Global sea level is currently rising about 3 to 4 millimeters per year (1/8 to 1/6 of an inch per year) and will rise faster as global warming increases the volume of the ocean (known as thermal expansion) and mass is added through the melting of  land-based ice. Until now, global estimates of increased coastal flooding due to sea-level rise have not considered the effects of waves and thus have underestimated the potential impact. The new study—the first to include waves in its analysis—finds that even gradual sea-level rise can rapidly increase the frequency and severity of coastal flooding.

The researchers combined sea-level projections with wave, tide, and storm-surge models to estimate increases in coastal flooding around the globe. They found that regions with smaller water-level variations—due to small tidal ranges (for example, the tropics) and limited ranges in storm water levels (including North America’s west coast)—would experience the largest increases in flooding frequency. In these locations, sea-level rise represents a large proportion of the projected flood levels.

Besides including waves in their analysis, the authors used other techniques that distinguish their work from previous global projections.

“Most previous scientific work has focused on analyzing tide gauges,” said Sean Vitousek, lead author of the study and a professor at the University of Illinois at Chicago. “Tide gauges are reasonably dense in the United States and Europe, but are sparsely located throughout the rest of the world.
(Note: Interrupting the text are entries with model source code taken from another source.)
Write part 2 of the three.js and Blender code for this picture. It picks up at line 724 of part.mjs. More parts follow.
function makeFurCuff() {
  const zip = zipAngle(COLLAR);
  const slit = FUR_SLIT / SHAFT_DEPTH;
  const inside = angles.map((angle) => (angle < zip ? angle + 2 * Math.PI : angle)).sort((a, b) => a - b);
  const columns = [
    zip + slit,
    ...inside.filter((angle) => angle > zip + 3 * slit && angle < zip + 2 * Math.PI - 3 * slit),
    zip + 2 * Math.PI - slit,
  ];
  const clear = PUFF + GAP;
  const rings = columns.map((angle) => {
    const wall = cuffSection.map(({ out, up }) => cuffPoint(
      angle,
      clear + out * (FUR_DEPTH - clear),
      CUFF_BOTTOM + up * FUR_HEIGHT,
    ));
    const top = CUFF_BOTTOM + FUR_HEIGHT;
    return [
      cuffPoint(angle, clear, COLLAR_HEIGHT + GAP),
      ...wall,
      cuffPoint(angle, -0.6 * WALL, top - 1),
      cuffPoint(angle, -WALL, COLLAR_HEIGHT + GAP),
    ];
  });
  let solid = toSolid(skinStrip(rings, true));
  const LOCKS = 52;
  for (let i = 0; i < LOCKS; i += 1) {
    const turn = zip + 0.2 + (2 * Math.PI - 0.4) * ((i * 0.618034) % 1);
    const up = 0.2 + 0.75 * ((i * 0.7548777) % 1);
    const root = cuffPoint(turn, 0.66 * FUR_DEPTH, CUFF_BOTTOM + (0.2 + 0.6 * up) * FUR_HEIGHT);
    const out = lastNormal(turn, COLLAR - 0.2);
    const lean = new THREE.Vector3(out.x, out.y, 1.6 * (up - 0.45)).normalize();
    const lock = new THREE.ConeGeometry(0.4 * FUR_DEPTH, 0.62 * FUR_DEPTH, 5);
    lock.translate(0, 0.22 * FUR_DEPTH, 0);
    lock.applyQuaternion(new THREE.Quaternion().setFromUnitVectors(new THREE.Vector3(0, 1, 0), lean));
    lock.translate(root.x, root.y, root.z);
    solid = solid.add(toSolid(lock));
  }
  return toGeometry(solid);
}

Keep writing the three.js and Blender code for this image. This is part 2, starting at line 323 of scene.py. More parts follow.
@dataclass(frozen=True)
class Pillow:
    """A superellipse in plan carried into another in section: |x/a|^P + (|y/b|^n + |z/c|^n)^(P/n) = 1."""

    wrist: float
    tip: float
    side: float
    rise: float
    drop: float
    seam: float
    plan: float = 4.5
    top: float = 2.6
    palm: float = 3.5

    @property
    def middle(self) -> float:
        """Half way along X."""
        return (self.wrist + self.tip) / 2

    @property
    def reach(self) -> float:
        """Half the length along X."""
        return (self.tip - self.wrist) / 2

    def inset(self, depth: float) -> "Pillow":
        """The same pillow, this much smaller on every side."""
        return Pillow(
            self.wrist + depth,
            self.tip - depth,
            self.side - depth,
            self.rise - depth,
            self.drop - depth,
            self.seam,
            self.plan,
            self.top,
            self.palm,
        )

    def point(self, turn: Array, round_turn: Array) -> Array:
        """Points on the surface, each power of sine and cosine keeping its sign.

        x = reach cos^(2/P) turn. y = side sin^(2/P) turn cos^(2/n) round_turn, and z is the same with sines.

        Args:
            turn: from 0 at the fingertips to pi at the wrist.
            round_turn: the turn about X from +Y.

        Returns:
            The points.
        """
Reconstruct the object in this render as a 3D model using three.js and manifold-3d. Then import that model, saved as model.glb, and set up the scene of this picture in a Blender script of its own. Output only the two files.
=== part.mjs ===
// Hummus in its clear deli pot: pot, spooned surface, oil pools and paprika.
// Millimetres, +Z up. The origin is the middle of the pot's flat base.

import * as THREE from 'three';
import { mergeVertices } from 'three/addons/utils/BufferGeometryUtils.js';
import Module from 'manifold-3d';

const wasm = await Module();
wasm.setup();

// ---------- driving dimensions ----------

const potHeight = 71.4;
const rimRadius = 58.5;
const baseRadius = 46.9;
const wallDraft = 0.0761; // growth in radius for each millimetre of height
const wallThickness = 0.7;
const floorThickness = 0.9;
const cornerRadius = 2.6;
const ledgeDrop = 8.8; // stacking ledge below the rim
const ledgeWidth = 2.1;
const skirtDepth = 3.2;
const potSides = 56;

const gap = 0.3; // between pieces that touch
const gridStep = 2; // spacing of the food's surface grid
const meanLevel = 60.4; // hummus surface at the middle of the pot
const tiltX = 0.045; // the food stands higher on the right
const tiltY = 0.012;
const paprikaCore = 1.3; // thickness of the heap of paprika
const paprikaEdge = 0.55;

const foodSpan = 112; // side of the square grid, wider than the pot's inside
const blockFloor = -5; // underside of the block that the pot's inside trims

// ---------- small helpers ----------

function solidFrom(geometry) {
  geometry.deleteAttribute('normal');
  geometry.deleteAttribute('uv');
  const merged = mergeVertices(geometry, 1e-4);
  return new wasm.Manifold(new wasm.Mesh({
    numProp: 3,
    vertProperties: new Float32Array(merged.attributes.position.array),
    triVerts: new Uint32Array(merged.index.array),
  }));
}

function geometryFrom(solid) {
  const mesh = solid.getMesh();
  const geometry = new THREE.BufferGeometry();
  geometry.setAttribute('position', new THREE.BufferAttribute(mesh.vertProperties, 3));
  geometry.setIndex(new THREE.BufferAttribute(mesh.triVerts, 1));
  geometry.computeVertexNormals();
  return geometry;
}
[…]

Using models rather than individual tide gauges provides a comprehensive picture.” Vitousek was a postdoctoral fellow at the USGS when he began this study.

Additionally, prior research started with sea-level rise scenarios and forecasted the flooding frequency. In this study, the scientists took the opposite approach, finding the amount of sea-level rise needed to double the frequency of flooding, while accounting for the uncertainty and year-to-year variability of storm patterns.

One of the surprising findings was that it doesn’t take much sea-level rise to double flooding frequency. Vitousek and his coauthors demonstrate that 10 centimeters (4 inches) or less of sea-level rise can more than double the frequency of coastal flooding for many locations across the globe, particularly in the tropics. 

 “Most of the world’s tropical atoll islands are on average only 1 to 2 meters (3 to 6 feet) above present sea level,” said USGS geologist and coauthor Curt Storlazzi. “Even in the high tropical islands such as Hawaiʻi, Guam, American Samoa, U.S. Virgin Islands, Indonesia, and others, the majority of the population and critical infrastructure is located on a narrow coastal fringe at low elevations and thus susceptible to this increased flood frequency.” Low-lying tropical islands are particularly vulnerable to ocean flooding from storms today. A significant increase in flooding frequency with climate change will further challenge the sustainability of communities on the islands.

 “These important findings will inform our climate adaptation efforts at all levels of government in Hawaiʻi and other U.S. affiliated Pacific islands,” said coauthor Chip Fletcher, associate dean and professor at the University of Hawaiʻi.

The full report, “Doubling of coastal flooding frequency within decades due to sea-level rise,” is available online in Nature Scientific Reports.